**SET PROBLEM**
Starting at the first line of the data below, write out each line exactly until you reach the line containing "# All lengths in millimetres.", and include that line too.

**DATA PROVIDED**
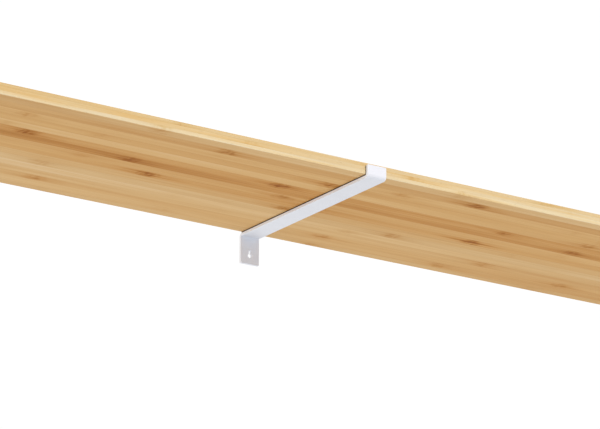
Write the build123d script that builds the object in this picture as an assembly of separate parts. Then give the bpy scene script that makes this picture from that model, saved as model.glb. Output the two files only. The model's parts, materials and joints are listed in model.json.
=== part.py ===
from build123d import *
import os

# Wall shelf: a three-layer bamboo board lying in three bent-strip steel brackets.
#
# Frame: X runs along the shelf, +Y points into the wall, +Z is up.
# Origin: the centre of the middle bracket's keyhole head hole, in the wall plane (y = 0).
# All lengths in millimetres.

# ---------------------------------------------------------------- board
board_length = 1800.0        # along X
board_depth = 300.0          # along Y
board_thickness = 16.0       # along Z
layer_count = 3              # glued layers of flat bamboo strips
edge_round = 1.0             # eased outer edges of the board
back_gap = 4.7               # wall plane to the board's back edge

# ---------------------------------------------------------------- brackets
bracket_pitch = 750.0        # centre to centre along the shelf
strip_width = 30.0           # flat steel strip, 30 x 4
strip_thickness = 4.0
bend_inside_radius = 1.5
tab_drop = 44.3              # board underside down to the wall tab's lower end
lip_below_top = 3.3          # lip's upper end below the board's top face
corner_round = 1.5           # the strip's four blank corners

# keyhole in the wall tab, slot upwards
keyhole_up = 12.3            # head hole centre above the tab's lower end
head_hole_diameter = 6.5
slot_width = 3.6
slot_rise = 6.6              # head hole centre up to the slot's end centre

# ---------------------------------------------------------------- liners
liner_thickness = 1.3        # anti-slip liner between strip and board
liner_width = 30.0
liner_below_lip = 0.8        # liner's upper end below the lip's upper end

# ---------------------------------------------------------------- levels derived from the above
board_under_z = tab_drop - keyhole_up
board_top_z = board_under_z + board_thickness
board_back_y = -back_gap
board_front_y = -(back_gap + board_depth)
arm_top_z = board_under_z - liner_thickness
arm_under_z = arm_top_z - strip_thickness
tab_end_z = -keyhole_up
lip_end_z = board_top_z - lip_below_top
lip_in_y = board_front_y - liner_thickness
lip_out_y = lip_in_y - strip_thickness
r_in = bend_inside_radius
r_out = bend_inside_radius + strip_thickness


def arc_mid(cy, cz, r, sy, sz):
    """Middle point of a quarter arc about (cy, cz), in the quadrant (sy, sz)."""
    k = r * 0.5 ** 0.5
    return (cy + sy * k, cz + sz * k)


def strip_profile():
    """Side outline of the bent strip, in the YZ plane."""
    tb_y, tb_z = -r_out, arm_top_z - r_out            # centre of the bend at the wall
    lb_y, lb_z = lip_in_y + r_in, arm_top_z + r_in    # centre of the bend at the lip
    with BuildSketch(Plane.YZ) as sk:
        with BuildLine():
            Line((0, tab_end_z), (0, tb_z))
            ThreePointArc((0, tb_z), arc_mid(tb_y, tb_z, r_out, 1, 1), (tb_y, arm_top_z))
            Line((tb_y, arm_top_z), (lb_y, arm_top_z))
            ThreePointArc((lb_y, arm_top_z), arc_mid(lb_y, lb_z, r_in, -1, -1), (lip_in_y, lb_z))
            Line((lip_in_y, lb_z), (lip_in_y, lip_end_z))
            Line((lip_in_y, lip_end_z), (lip_out_y, lip_end_z))
            Line((lip_out_y, lip_end_z), (lip_out_y, lb_z))
            ThreePointArc((lip_out_y, lb_z), arc_mid(lb_y, lb_z, r_out, -1, -1), (lb_y, arm_under_z))
            Line((lb_y, arm_under_z), (tb_y, arm_under_z))
            ThreePointArc((tb_y, arm_under_z), arc_mid(tb_y, tb_z, r_in, 1, 1), (-strip_thickness, tb_z))
            Line((-strip_thickness, tb_z), (-strip_thickness, tab_end_z))
            Line((-strip_thickness, tab_end_z), (0, tab_end_z))
        make_face()
    return sk.sketch


def liner_profile():
    """Side outline of the liner: along the arm's top, round the bend and up the lip's back."""
    cy, cz = lip_in_y + r_in, arm_top_z + r_in
    r_liner = r_in - liner_thickness
    end_z = lip_end_z - liner_below_lip
    with BuildSketch(Plane.YZ) as sk:
        with BuildLine():
            Line((board_back_y, arm_top_z), (board_back_y, board_under_z))
            Line((board_back_y, board_under_z), (cy, board_under_z))
            ThreePointArc((cy, board_under_z), arc_mid(cy, cz, r_liner, -1, -1), (board_front_y, cz))
            Line((board_front_y, cz), (board_front_y, end_z))
            Line((board_front_y, end_z), (lip_in_y, end_z))
            Line((lip_in_y, end_z), (lip_in_y, cz))
            ThreePointArc((lip_in_y, cz), arc_mid(cy, cz, r_in, -1, -1), (cy, arm_top_z))
            Line((cy, arm_top_z), (board_back_y, arm_top_z))
        make_face()
    return sk.sketch


def make_bracket():
    bar = extrude(strip_profile(), amount=strip_width / 2, both=True)
    # rounded corners of the blank: the short edges along Y at the tab's lower end and the lip's upper end
    corners = [e for e in bar.edges().filter_by(Axis.Y)
               if abs(e.length - strip_thickness) < 1e-3
               and abs(abs(e.center().X) - strip_width / 2) < 1e-3]
    bar = fillet(corners, corner_round)
    # keyhole: head hole, slot, slot end
    deep = 4 * strip_thickness
    at_tab = -strip_thickness / 2
    cut = Pos(0, at_tab, 0) * Rot(90, 0, 0) * Cylinder(head_hole_diameter / 2, deep)
    cut += Pos(0, at_tab, slot_rise) * Rot(90, 0, 0) * Cylinder(slot_width / 2, deep)
    cut += Pos(0, at_tab, slot_rise / 2) * Box(slot_width, deep, slot_rise)
    return bar - cut


def make_board():
    whole = Pos(0, (board_back_y + board_front_y) / 2, (board_under_z + board_top_z) / 2) * Box(
        board_length, board_depth, board_thickness)
    return fillet(whole.edges(), edge_round)


def layer(whole, index):
    """Layer `index` of the board, counted from the underside."""
    h = board_thickness / layer_count
    z = board_under_z + (index + 0.5) * h
    slab = Pos(0, (board_back_y + board_front_y) / 2, z) * Box(board_length + 10, board_depth + 10, h)
    return whole & slab


os.makedirs("parts", exist_ok=True)

board = make_board()
for index, name in enumerate(("shelf_bottom_layer", "shelf_core_layer", "shelf_top_layer")):
    export_step(layer(board, index), f"parts/{name}.step")

bracket = make_bracket()
liner = extrude(liner_profile(), amount=liner_width / 2, both=True)
for place, x in (("left", -bracket_pitch), ("middle", 0.0), ("right", bracket_pitch)):
    export_step(Pos(x, 0, 0) * bracket, f"parts/bracket_{place}.step")
    export_step(Pos(x, 0, 0) * liner, f"parts/liner_{place}.step")
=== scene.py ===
import json
import math
import random

import bmesh
import bpy
from mathutils import Matrix, Vector
from mathutils.geometry import tessellate_polygon

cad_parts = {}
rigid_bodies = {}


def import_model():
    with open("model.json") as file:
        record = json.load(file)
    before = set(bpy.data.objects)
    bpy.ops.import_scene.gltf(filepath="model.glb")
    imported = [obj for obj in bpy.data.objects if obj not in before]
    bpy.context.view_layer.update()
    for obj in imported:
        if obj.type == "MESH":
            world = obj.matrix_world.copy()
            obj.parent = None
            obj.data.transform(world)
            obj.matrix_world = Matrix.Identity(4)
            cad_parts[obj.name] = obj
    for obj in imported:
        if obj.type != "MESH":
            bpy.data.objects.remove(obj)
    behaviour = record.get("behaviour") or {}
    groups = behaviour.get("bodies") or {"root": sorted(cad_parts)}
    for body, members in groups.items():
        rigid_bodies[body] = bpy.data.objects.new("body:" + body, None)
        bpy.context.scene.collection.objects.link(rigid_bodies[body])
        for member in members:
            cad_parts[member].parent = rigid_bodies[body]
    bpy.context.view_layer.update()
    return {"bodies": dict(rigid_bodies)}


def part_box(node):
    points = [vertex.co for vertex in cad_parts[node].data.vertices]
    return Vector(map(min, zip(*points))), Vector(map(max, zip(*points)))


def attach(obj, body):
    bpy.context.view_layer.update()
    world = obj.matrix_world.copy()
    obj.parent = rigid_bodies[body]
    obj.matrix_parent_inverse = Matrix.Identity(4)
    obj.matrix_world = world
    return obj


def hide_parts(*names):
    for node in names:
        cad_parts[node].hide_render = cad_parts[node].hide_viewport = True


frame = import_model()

BODY = sorted(frame["bodies"])[0]

# ------------------------------------------------------------------ sizes, in metres
B0, B1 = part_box("shelf_bottom_layer")
C0, C1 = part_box("shelf_core_layer")
T0, T1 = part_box("shelf_top_layer")
X_HALF = (B1.x - B0.x) / 2
Y_FRONT, Y_BACK = B0.y, B1.y
Z_UNDER, Z_TOP = B0.z, T1.z
EASED = 0.001                    # eased outer edges of the board

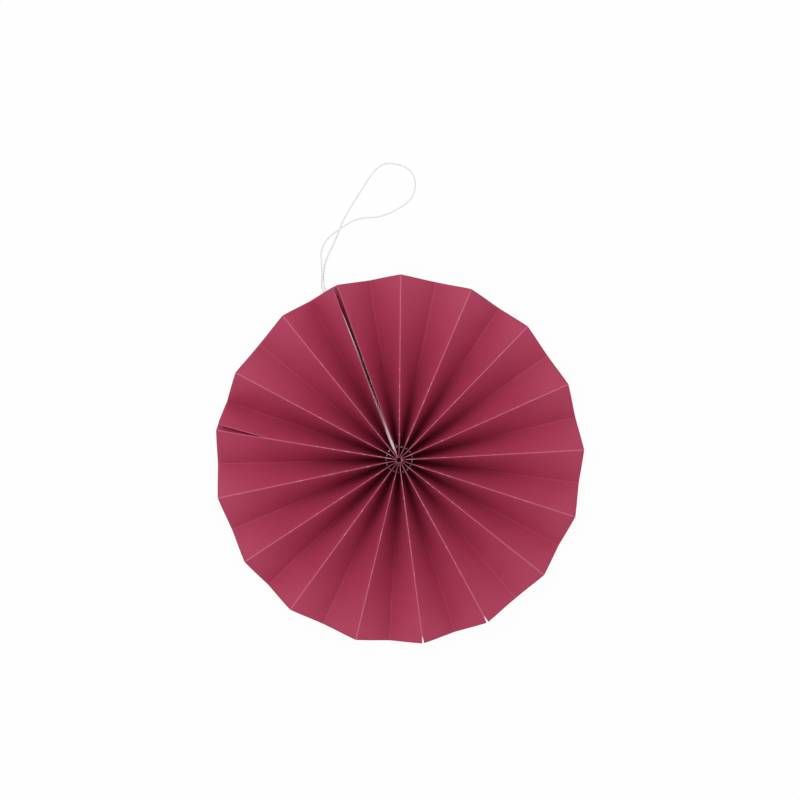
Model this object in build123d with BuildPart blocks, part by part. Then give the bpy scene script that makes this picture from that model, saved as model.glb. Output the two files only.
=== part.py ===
"""A hanging fan rosette of pleated paper.

Four folded sheets make one ring of seventeen pleats. Neighbouring sheets lap at a ridge, where the
leaf of one goes under the panel of the other. A thread runs through a hole in every panel near the
axis and gathers the ring. Its two ends leave at the closing seam and make the hanging loop.

The rosette lies on its back. The axis is Z, the table is z = 0, and angles run counter-clockwise
from +X as seen from the front. Millimetres and degrees.
"""

from build123d import *
from dataclasses import dataclass
from math import cos, degrees, hypot, radians, sin, sqrt, tan
import os

# The paper
fan_radius = 100.0  # axis to the tip of a ridge
flattest_rim_depth = 4.8  # depth at the rim of the widest pleat
inner_radius = 1.6  # the hole that the inner ends leave round the axis
paper_thickness = 0.2
crease_rise = 0.06  # how far a pressed crease stands out from the middle of the paper

# The openings of the pleats, counter-clockwise from the closing seam, sheet by sheet
closing_seam_angle = 109.6
sheet_spans = {
    "paper_sheet_d": [19.4, 23.0, 18.8],
    "paper_sheet_c": [21.2, 21.5, 20.5, 22.5, 21.0],
    "paper_sheet_b": [21.0],
    "paper_sheet_a": [23.0, 20.5, 21.0, 21.0, 22.0, 21.0, 22.5, 20.1],
}

# The lapped seams
tab_width = 8.0  # the leaf that goes under the neighbour's panel
tab_inner_radius = 18.0  # the leaf stops short of the crowded centre
lap_gap = 0.04  # the film of glue between a leaf and the panel over it
notch_width = 1.3  # the open corner at the tip of a lapped ridge
notch_depth = 4.3
closing_gap = 2.6  # at the rim, between the free edge and the fold of the closing seam
thread_slot = 1.15  # the same gap where the thread first fills it
thread_slot_radius = 9.0
closing_tab_angle = 4.0  # the closing leaf drops steeply, and leaves room for the thread
gaping_gap = 3.3  # the gap of the other open seam at the rim
gaping_gap_start = 70.0
torn_corner = 1.6

# The thread
thread_diameter = 0.9
hole_clearance = 0.15  # all round the thread, in each panel's hole
gather_radius = 7.0
gather_height = 7.4
knot_diameter = 1.4
knot_offset = 1.0  # knot centre outside the gathering ring
strand_spacing = 1.3  # between the two strands, one over the other inside and side by side at the rim
exit_from_fold = 7.3  # from the fold of the closing seam to the strands, along the rim
exit_clearance = 0.15

# The upper strand's way along the closing seam, from the knot to the rim: distance from the axis,
# distance from the fold's upright plane, and depth below the ridge
strand_route = [
    (9.3, 0.6, 8.0),
    (11.5, 0.65, 3.0),
    (18.0, 0.7, 1.0),
    (38.0, 0.9, 1.1),
    (60.0, 2.6, 4.6),
    (80.0, 5.2, 5.3),
]
# The lower strand's points from those: further out while it climbs, then below, then nearer the fold
lower_strand_shifts = [
    (1.1, 0.0, 0.7),
    (1.4, 0.0, 1.1),
    (0.5, 0.0, 1.3),
    (0.0, 0.05, 1.3),
    (0.0, -0.4, 1.2),
    (0.0, -1.1, 0.7),
]

# The stations where a pleat's section is worked out, as shares of the way out from the leaf's end
station_shares = [0.0, 0.3, 0.55, 0.75, 0.9, 1.0]


@dataclass
class Pleat:
    """One valley with a panel on each side, between two ridges."""

    sheet: str
    start: float
    span: float
    start_gap: callable = lambda radius: 0.0
    end_gap: callable = lambda radius: 0.0

    @property
    def half(self):
        return self.span / 2

    @property
    def middle(self):
        return self.start + self.half


def gaping_seam_gap(radius):
    """The free edge leaves the fold in a straight line, from one radius outward."""
    return gaping_gap * max(0.0, radius - gaping_gap_start) / (fan_radius - gaping_gap_start)


def closing_seam_gap(radius):
    """The gap opens to the thread's slot, then widens in a straight line to the rim."""
    if radius < thread_slot_radius:
        return thread_slot * (radius - inner_radius) / (thread_slot_radius - inner_radius)
    along = (radius - thread_slot_radius) / (fan_radius - thread_slot_radius)
    return thread_slot + (closing_gap - thread_slot) * along


def lay_out_pleats():
    """Every pleat in turn, its opening scaled so that the ring closes."""
    scale = 360 / sum(sum(spans) for spans in sheet_spans.values())
    pleats = []
    angle = closing_seam_angle
    for sheet, spans in sheet_spans.items():
        for span in spans:
            pleats.append(Pleat(sheet, angle, span * scale))
            angle += span * scale
    return pleats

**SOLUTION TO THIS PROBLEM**
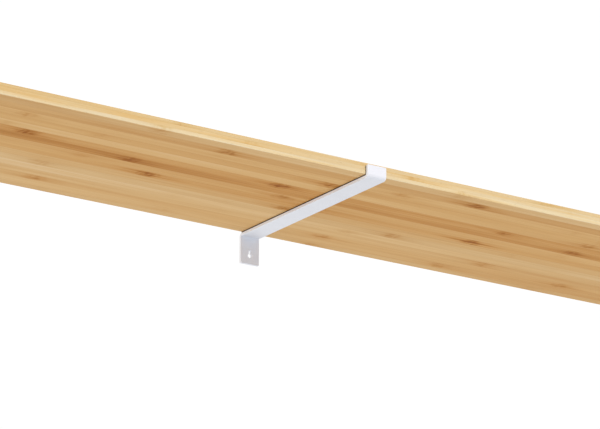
Write the build123d script that builds the object in this picture as an assembly of separate parts. Then give the bpy scene script that makes this picture from that model, saved as model.glb. Output the two files only. The model's parts, materials and joints are listed in model.json.
=== part.py ===
from build123d import *
import os

# Wall shelf: a three-layer bamboo board lying in three bent-strip steel brackets.
#
# Frame: X runs along the shelf, +Y points into the wall, +Z is up.
# Origin: the centre of the middle bracket's keyhole head hole, in the wall plane (y = 0).
# All lengths in millimetres.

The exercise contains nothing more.